→ **WHAT NEEDS TO BE DONE**: Output every line below exactly.
+--
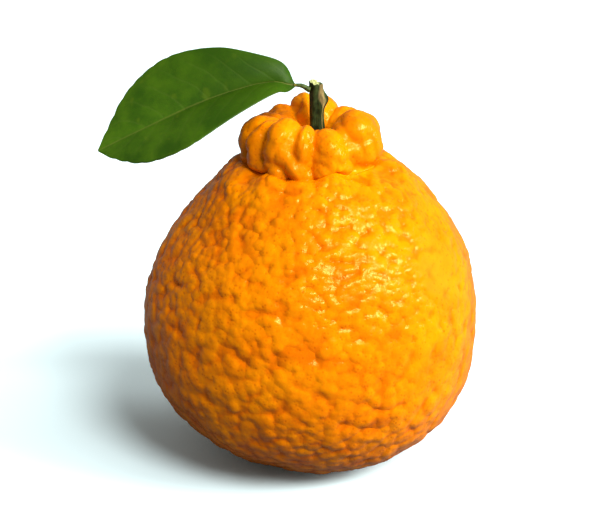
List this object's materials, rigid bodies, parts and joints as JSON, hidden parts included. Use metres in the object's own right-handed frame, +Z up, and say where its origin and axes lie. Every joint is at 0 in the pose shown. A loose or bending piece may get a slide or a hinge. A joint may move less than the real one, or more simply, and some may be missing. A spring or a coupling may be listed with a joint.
{
  "type": "shiranui mandarin",
  "caption": "Whole shiranui mandarin as picked: pebbly orange fruit with a knobbly raised crown, a cut piece of stem and one green leaf, resting on a small flat spot.",
  "frame": {"origin": "centre of the small flat spot that the fruit rests on", "axes": "+Z up through the stem; -Y is the side with the diagonal knob under the crown; the leaf reaches out to -X"},
  "size_m": [0.1044, 0.0935, 0.1165],
  "materials": {
    "rind": "waxy citrus rind, pebbly, semi-gloss",
    "calyx": "matte green",
    "bark": "ridged green bark with a dry tan streak",
    "stalk": "satin green",
    "leaf": "waxy leaf, satin above and duller below"
  },
  "bodies": {
    "root": {"fruit": "rind", "calyx": "calyx", "stem": "bark", "petiole": "stalk", "leaf": "leaf"}
  },
  "joints": []
}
+--
→ **RESPONSE**:
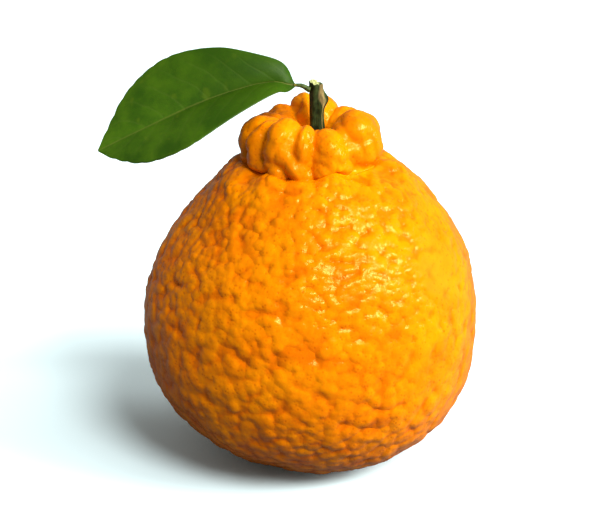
List this object's materials, rigid bodies, parts and joints as JSON, hidden parts included. Use metres in the object's own right-handed frame, +Z up, and say where its origin and axes lie. Every joint is at 0 in the pose shown. A loose or bending piece may get a slide or a hinge. A joint may move less than the real one, or more simply, and some may be missing. A spring or a coupling may be listed with a joint.
{
  "type": "shiranui mandarin",
  "caption": "Whole shiranui mandarin as picked: pebbly orange fruit with a knobbly raised crown, a cut piece of stem and one green leaf, resting on a small flat spot.",
  "frame": {"origin": "centre of the small flat spot that the fruit rests on", "axes": "+Z up through the stem; -Y is the side with the diagonal knob under the crown; the leaf reaches out to -X"},
  "size_m": [0.1044, 0.0935, 0.1165],
  "materials": {
    "rind": "waxy citrus rind, pebbly, semi-gloss",
    "calyx": "matte green",
    "bark": "ridged green bark with a dry tan streak",
    "stalk": "satin green",
    "leaf": "waxy leaf, satin above and duller below"
  },
  "bodies": {
    "root": {"fruit": "rind", "calyx": "calyx", "stem": "bark", "petiole": "stalk", "leaf": "leaf"}
  },
  "joints": []
}